Migration Pathways for Frontline Care Workers in Australia and New Zealand: Front Doors, Side Doors, Back Doors and Trapdoors

Author

Joanna Howe, Sara Charlesworth and Deborah Brennan

This article examines the use of migration law and policy to address the labour needs of the care sector in two jurisdictions. New Zealand uses an Essential Skills visa to allow the direct entry of care workers on a temporary basis while Australia relies on a range of overseas born entrants including international students and working holiday makers, to meet labour supply challenges in the care sector and to supplement the local workforce, which includes many long-term permanent migrants.
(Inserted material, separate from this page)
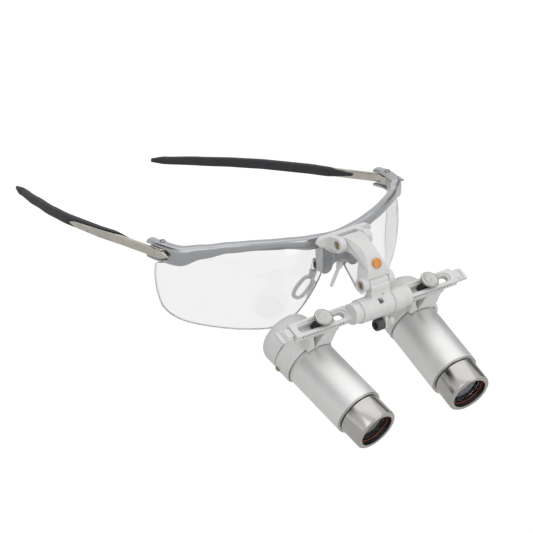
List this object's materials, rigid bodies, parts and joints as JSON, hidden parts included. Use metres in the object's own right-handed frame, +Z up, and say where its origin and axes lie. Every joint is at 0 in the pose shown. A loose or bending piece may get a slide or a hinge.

Changes to the work rights of working holiday makers, together with the introduction of a Designated Area Migration Agreement for Northern Australia and a Pacific Labour Scheme have created new opportunities for temporary entrants to work in care occupations but there is pressure on the Australian Government to open a dedicated temporary labour migration pathway for care workers. New Zealand’s revolving door of temporary migrant care workers and Australia’s de facto low skilled migration pathway both present regulatory challenges with regard to the protection of these workers in the labour market, their claims to citizenship and their opportunity to realise the ‘triple win’ promised in the temporary labour migration literature. The increasing reliance by Australia and New Zealand on temporary migrant care workers to meet the labour supply challenges in the sector also masks a range of other endemic employment relations problems in the sector (in particular, low pay) and may lead to a permanent demand for temporary migrant workers at the expense of local care workers.